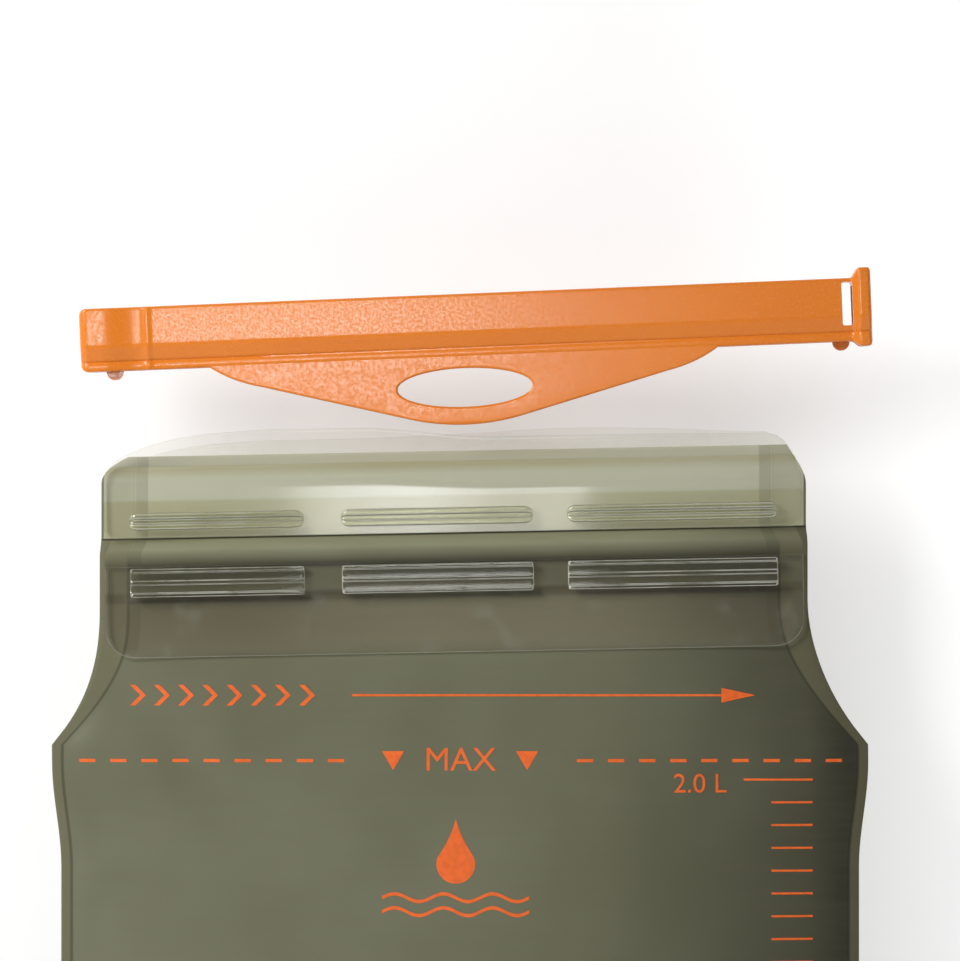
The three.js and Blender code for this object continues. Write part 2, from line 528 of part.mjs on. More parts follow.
// Centre line of the tube: off the elbow to the right, down inside the coil, out along a flat spiral on
// the ground, and a straight tail to the left that rises to the valve's height.
function tubePath() {
  const startY = ELBOW_ARM_Y;
  const ground = TUBE_OUTER + 0.3;
  const points = [
    new THREE.Vector3(15.6, startY, PORT_Z),
    new THREE.Vector3(24, startY, PORT_Z),
    new THREE.Vector3(32, startY, PORT_Z),
    new THREE.Vector3(45, startY - 3.5, PORT_Z - 1.5),
    new THREE.Vector3(54, startY - 13, PORT_Z - 5),
    new THREE.Vector3(57, startY - 27, PORT_Z - 11),
    new THREE.Vector3(55, startY - 47, PORT_Z - 21),
    new THREE.Vector3(50, startY - 68, PORT_Z - 28),
    new THREE.Vector3(47, startY - 87, PORT_Z - 33),
    new THREE.Vector3(45.8, startY - 103, PORT_Z - 38),
  ];
  const steps = 44;
  for (let i = 0; i <= steps; i += 1) {
    const swept = (COIL_SWEEP * i) / steps;
    const angle = COIL_START - swept;
    const radius = COIL_INNER + (COIL_PITCH * swept) / (2 * Math.PI);
    const z = i === 0 ? ground + 1 : ground;
    points.push(new THREE.Vector3(radius * Math.cos(angle), COIL_CENTRE.y + radius * Math.sin(angle), z));
  }
  for (const along of [5, 0, -7, -14]) {
    points.push(new THREE.Vector3(VALVE_X + along, COIL_Y_END, VALVE_Z));
  }
  return new THREE.CatmullRomCurve3(points, false, 'centripetal');
}

function drinkTube() {
  const section = new THREE.Shape().absarc(0, 0, TUBE_OUTER, 0, 2 * Math.PI);
  section.holes.push(new THREE.Path().absarc(0, 0, TUBE_BORE, 0, 2 * Math.PI));
  const options = { steps: 88, curveSegments: 4, extrudePath: tubePath(), bevelEnabled: false };
  return new THREE.ExtrudeGeometry(section, options);
}

// ---------- bite valve: drawn along local +X from the tube ----------
const BARREL_X = 28;
const BARREL_RADIUS = 4.2;
const BOSS_TOP = 8.6;

function valveBody() {
  const bore = 1.9;
  const profile = [
    [1, bore], [1, BARB_RADIUS], [14.6, BARB_RADIUS], [14.6, 6.4], [19, 7], [37, 7], [40, 6.4],
    [40, 4.2], [50, 4.2], [50, bore],
  ];
  const body = solidOf(turnedX(profile, 20));
  const boss = solidOf(rodZ(7.2, -7.6, BOSS_TOP, BARREL_X, 0, 28));
  const well = solidOf(rodZ(BARREL_RADIUS + 0.3, -5.8, BOSS_TOP + 1, BARREL_X, 0));
  const passage = solidOf(rodX(bore, 16, 38, 0, 0, 16));
  return geometryOf(body.add(boss).subtract(passage).subtract(well));
}

function shutoffBarrel() {
  const barrel = solidOf(rodZ(BARREL_RADIUS, -5.4, BOSS_TOP + 1.5, BARREL_X, 0));
  const lever = new THREE.Shape();
  lever.absarc(BARREL_X, 0, 6.4, -Math.PI / 2, Math.PI / 2);
  lever.absarc(BARREL_X - 14, 0, 4, Math.PI / 2, 1.5 * Math.PI);
  const paddle = new THREE.ExtrudeGeometry(lever, { depth: 2.6, bevelEnabled: false, curveSegments: 8 });
  paddle.translate(0, 0, BOSS_TOP + 0.4);
  const passage = solidOf(rodX(1.8, BARREL_X - 8, BARREL_X + 8, 0, 0, 16));
  return geometryOf(barrel.add(solidOf(paddle)).subtract(passage));
}

// Soft mouthpiece: a sleeve over the spout that widens to a flattened bulb with a closed bite end.
function mouthpiece() {
  const profile = [
    [41, 5.4], [41, 7.2], [49, 7], [54, 8], [60, 9], [66, 8.6], [70, 6.4], [71, 0],
    [68.6, 0], [66.5, 5], [61, 6.8], [54, 6], [51, 5.4],
  ];
  const points = profile.map(([along, radius]) => new THREE.Vector2(radius, along));
  points.push(points[0].clone());
  return new THREE.LatheGeometry(points, 18).rotateZ(-Math.PI / 2).scale(1, 1, 0.82);
}

function dustCap() {
  const profile = [
    [43, 9.6], [43, 10.9], [62, 10.9], [72, 9.8], [75.4, 6.6], [76, 0],
    [74.6, 0], [74, 6], [71, 8.6], [62, 9.6],
  ];
  const points = profile.map(([along, radius]) => new THREE.Vector2(radius, along));
  points.push(points[0].clone());
  return new THREE.LatheGeometry(points, 20).rotateZ(-Math.PI / 2).scale(1, 1, 0.86);
}

// ---------- assembly ----------
const bladder = new THREE.Group();

add(bladder, 'front_film', frontFilm(), oliveFilm());
const backFilm = filmSheet(1, 0, FOLD_Z - SPLIT_GAP, 14, 30, BACK_BULGE, 1);
add(bladder, 'back_film', backFilm, oliveFilm());

// The neck's pieces are drawn upright and level, then placed by a group that is tilted about the fold.
function neckGroup(y) {
  const group = new THREE.Group();
  group.position.set(NECK_SHIFT, y, FOLD_Z);
  group.rotation.y = -NECK_TILT;
  bladder.add(group);
  return group;
}

const lowerNeck = neckGroup(0);
function addToLowerNeck(name, geometry) {
  add(lowerNeck, name, geometry.translate(0, 0, -FOLD_Z), clearPlastic());
}
addToLowerNeck('lower_seal_plate', plateXZ(lowerPlateOutline(), FRONT_PLATE_OUTER, FRONT_PLATE_INNER));
addToLowerNeck('back_neck_plate', plateXZ(lowerPlateOutline(), BACK_PLATE_INNER, BACK_PLATE_OUTER));
for (const [side, span] of Object.entries(RAIL_SPANS)) {
  addToLowerNeck(`lower_rail_${side}`, femaleRail(span));
}

// The flap turns about this group's X axis.
const flap = neckGroup(FOLD_AXIS_Y);
function addToFlap(name, geometry, material) {
  add(flap, name, geometry.translate(0, -FOLD_AXIS_Y, -FOLD_Z), material);
}
const flapLow = FOLD_Z + SPLIT_GAP;
addToFlap('front_lip_film', filmSheet(-1, flapLow, FOLD_Z + LIP_FILM_RISE, 12, 4, 0, 0), oliveFilm());
addToFlap('back_lip_film', filmSheet(1, flapLow, FOLD_Z + BACK_FILM_RISE, 12, 4, 0, 0), oliveFilm());
const frontLipPlate = plateXZ(lipPlateOutline(), FRONT_PLATE_OUTER, FRONT_PLATE_INNER);
const backLipPlate = plateXZ(lipPlateOutline(), BACK_PLATE_INNER, BACK_PLATE_OUTER);
addToFlap('front_lip_plate', frontLipPlate, clearPlastic());
addToFlap('back_lip_plate', backLipPlate, clearPlastic());
for (const [side, span] of Object.entries(RAIL_SPANS)) {
  addToFlap(`upper_rail_${side}`, maleRail(span), clearPlastic());
}

const slider = new THREE.Group();
slider.position.copy(SLIDER_CENTRE);
slider.rotation.y = -SLIDER_TILT;
bladder.add(slider);
add(slider, 'closure_slider', closureSlider(), orangePlastic());

add(bladder, 'outlet_flange', outletFlange(), greyPlastic());
add(bladder, 'socket_housing', socketHousing(), darkPlastic());
add(bladder, 'release_button', releaseButton(), orangePlastic());
add(bladder, 'button_spring', buttonSpring(), steel());
add(bladder, 'plug_core', plugCore(), greyPlastic());
add(bladder, 'plug_o_ring', oRing(PLUG_INNER_Y - PLUG_RING_INSET), blackRubber());
add(bladder, 'swivel_o_ring', oRing(ELBOW_BACK_Y - SWIVEL_RING_INSET), blackRubber());
add(bladder, 'swivel_elbow', swivelElbow(), darkPlastic());
add(bladder, 'drink_tube', drinkTube(), clearPlastic());

const valve = new THREE.Group();
valve.position.set(VALVE_X, COIL_Y_END, VALVE_Z);
valve.rotation.z = Math.PI;
bladder.add(valve);
add(valve, 'valve_body', valveBody(), darkPlastic());
add(valve, 'shutoff_barrel', shutoffBarrel(), orangePlastic());
add(valve, 'mouthpiece', mouthpiece(), silicone());
add(valve, 'dust_cap', dustCap(), clearPlastic());

export default bladder;
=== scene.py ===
"""Hydration bladder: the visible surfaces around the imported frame. Sizes are in millimetres and become
metres when a mesh is made. +Z is up, the front of the bag faces -Y, and the bag stands on z = 0."""

import json
import math

import bmesh
import bpy
from mathutils import Matrix, Vector, noise


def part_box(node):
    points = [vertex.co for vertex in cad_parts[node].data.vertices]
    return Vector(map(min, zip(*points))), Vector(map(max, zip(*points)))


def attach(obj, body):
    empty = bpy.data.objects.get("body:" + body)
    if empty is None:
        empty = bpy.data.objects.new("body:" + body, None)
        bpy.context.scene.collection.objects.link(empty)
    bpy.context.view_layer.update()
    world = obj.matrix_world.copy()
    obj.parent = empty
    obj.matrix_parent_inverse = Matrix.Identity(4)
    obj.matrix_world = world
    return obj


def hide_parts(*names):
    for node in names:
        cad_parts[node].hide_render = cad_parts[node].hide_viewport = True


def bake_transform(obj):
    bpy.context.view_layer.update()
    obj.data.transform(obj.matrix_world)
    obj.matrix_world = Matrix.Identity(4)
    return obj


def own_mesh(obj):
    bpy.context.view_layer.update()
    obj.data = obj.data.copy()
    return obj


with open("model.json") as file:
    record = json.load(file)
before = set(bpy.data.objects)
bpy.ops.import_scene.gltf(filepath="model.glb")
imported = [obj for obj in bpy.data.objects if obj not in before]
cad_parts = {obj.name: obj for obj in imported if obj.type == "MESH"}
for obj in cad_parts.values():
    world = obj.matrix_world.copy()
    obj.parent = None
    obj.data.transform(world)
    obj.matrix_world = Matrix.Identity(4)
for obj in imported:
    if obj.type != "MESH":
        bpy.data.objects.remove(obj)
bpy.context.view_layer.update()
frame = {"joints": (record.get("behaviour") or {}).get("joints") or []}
MM = 0.001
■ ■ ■
[PROBLEM TO SOLVE]: Output nothing except the lines from the line with "const valve = new THREE.Group();" through the line with "if empty is", copied exactly, end lines included.

[SOLUTION TO THE EXERCISE]:
const valve = new THREE.Group();
valve.position.set(VALVE_X, COIL_Y_END, VALVE_Z);
valve.rotation.z = Math.PI;
bladder.add(valve);
add(valve, 'valve_body', valveBody(), darkPlastic());
add(valve, 'shutoff_barrel', shutoffBarrel(), orangePlastic());
add(valve, 'mouthpiece', mouthpiece(), silicone());
add(valve, 'dust_cap', dustCap(), clearPlastic());

export default bladder;
=== scene.py ===
"""Hydration bladder: the visible surfaces around the imported frame. Sizes are in millimetres and become
metres when a mesh is made. +Z is up, the front of the bag faces -Y, and the bag stands on z = 0."""

import json
import math

import bmesh
import bpy
from mathutils import Matrix, Vector, noise


def part_box(node):
    points = [vertex.co for vertex in cad_parts[node].data.vertices]
    return Vector(map(min, zip(*points))), Vector(map(max, zip(*points)))


def attach(obj, body):
    empty = bpy.data.objects.get("body:" + body)
    if empty is None:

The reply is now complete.